Example: Scatter Plot of Age vs. Salary

import numpy as np
import pandas as pd
import seaborn as sns

# Generate random data
np.random.seed(10)
data = pd.DataFrame({
    'Age': np.random.randint(20, 60, 100),
    'Salary': np.random.randint(30000, 100000, 100)
})

# Create scatter plot
sns.scatterplot(x='Age', y='Salary', data=data)
plt.title("Age vs. Salary Relationship")
plt.show()

Try It Now

1.5. Box Plot

  • Used to visualize the distribution, median, and outliers in numerical data.
  • Helps in detecting anomalies.

Example: Box Plot of Monthly Salaries

import seaborn as sns
import numpy as np
import pandas as pd

# Generate sample data
np.random.seed(42)
salary_data = pd.DataFrame({
    'Department': ['HR', 'IT', 'Finance', 'Marketing', 'HR', 'IT', 'Finance', 'Marketing'],
    'Salary': np.random.randint(40000, 120000, 8)
})

# Create a box plot
sns.boxplot(x='Department', y='Salary', data=salary_data)
plt.title("Salary Distribution by Department")
plt.show()

Try It Now

1.6. Pie Chart

  • Used to show proportions of different categories.
  • Best for visualizing percentage distributions.

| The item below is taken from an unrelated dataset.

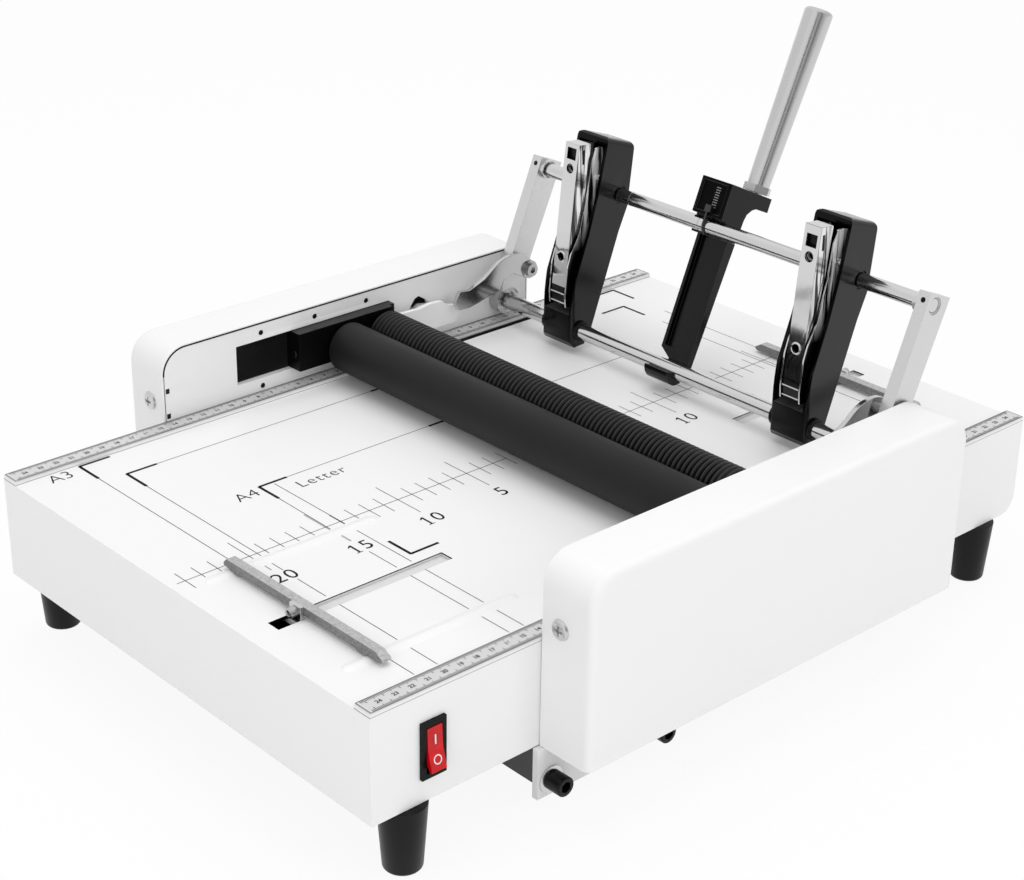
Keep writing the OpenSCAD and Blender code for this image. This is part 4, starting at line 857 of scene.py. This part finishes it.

Example: Pie Chart of Market Share Distribution

import matplotlib.pyplot as plt

# Sample data
labels = ['Brand A', 'Brand B', 'Brand C', 'Brand D']
sizes = [30, 25, 20, 25]
colors = ['blue', 'green', 'red', 'purple']

# Create pie chart
plt.pie(sizes, labels=labels, autopct='%1.1f%%', colors=colors, startangle=90)
plt.title("Market Share Distribution")
plt.show()

Try It Now

1.7. Heatmap

  • Used to show relationships between multiple numerical variables using color intensity.
  • Commonly used for correlation matrices.

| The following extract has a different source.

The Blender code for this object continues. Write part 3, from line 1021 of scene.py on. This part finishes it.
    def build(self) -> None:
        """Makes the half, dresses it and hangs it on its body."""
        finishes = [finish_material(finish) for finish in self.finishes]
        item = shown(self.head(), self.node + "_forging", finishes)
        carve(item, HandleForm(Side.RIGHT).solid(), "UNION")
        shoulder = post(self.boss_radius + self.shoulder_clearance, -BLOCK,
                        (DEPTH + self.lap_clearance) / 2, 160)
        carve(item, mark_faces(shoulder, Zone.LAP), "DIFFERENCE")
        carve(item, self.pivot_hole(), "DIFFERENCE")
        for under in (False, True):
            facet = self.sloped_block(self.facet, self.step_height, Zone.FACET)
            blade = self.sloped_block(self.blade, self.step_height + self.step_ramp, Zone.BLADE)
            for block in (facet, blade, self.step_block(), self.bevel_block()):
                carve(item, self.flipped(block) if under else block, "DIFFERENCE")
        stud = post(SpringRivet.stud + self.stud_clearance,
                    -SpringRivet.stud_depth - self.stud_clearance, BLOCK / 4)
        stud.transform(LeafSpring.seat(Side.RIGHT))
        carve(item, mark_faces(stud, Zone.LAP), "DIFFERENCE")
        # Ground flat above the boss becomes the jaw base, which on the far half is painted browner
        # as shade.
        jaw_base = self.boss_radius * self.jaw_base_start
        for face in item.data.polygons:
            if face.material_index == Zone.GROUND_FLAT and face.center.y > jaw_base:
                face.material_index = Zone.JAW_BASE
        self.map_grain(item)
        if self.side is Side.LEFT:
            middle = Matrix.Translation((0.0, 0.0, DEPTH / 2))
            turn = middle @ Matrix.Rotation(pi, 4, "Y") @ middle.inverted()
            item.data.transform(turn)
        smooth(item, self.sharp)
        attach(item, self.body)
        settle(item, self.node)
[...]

Example: Visualizing Correlation Between Features

import seaborn as sns
import pandas as pd
import numpy as np

# Generate sample data
np.random.seed(42)
data = pd.DataFrame({
    'A': np.random.rand(10),
    'B': np.random.rand(10),
    'C': np.random.rand(10),
    'D': np.random.rand(10)
})

# Compute correlation matrix
corr_matrix = data.corr()

# Create a heatmap
sns.heatmap(corr_matrix, annot=True, cmap='coolwarm', linewidths=0.5)
plt.title("Feature Correlation Heatmap")
plt.show()

Try It Now

2. Choosing the Right Graph for Your Data

Graph Type Best For Example
Line Plot Trends over time Stock price movement, temperature changes
Bar Chart Comparing categories Sales comparison, population by country
Histogram Data distribution Exam scores, age distribution
Scatter Plot Relationship between variables Age vs. salary, height vs. weight
Box Plot Data distribution and outliers Salary distribution, test scores
Pie Chart Proportional comparison Market share, percentage distribution
Heatmap Correlation between variables Feature relationships in datasets

Summary

  • Line plots are great for time series data.
  • Bar charts help compare categorical data.
  • Histograms display distributions of numerical values.
  • Scatter plots reveal relationships between two numerical variables.
  • Box plots highlight outliers and distribution summaries.
  • Pie charts illustrate percentage breakdowns.
  • Heatmaps show correlations between multiple numerical variables.

Understanding these visualization techniques is essential for effective data analysis and storytelling.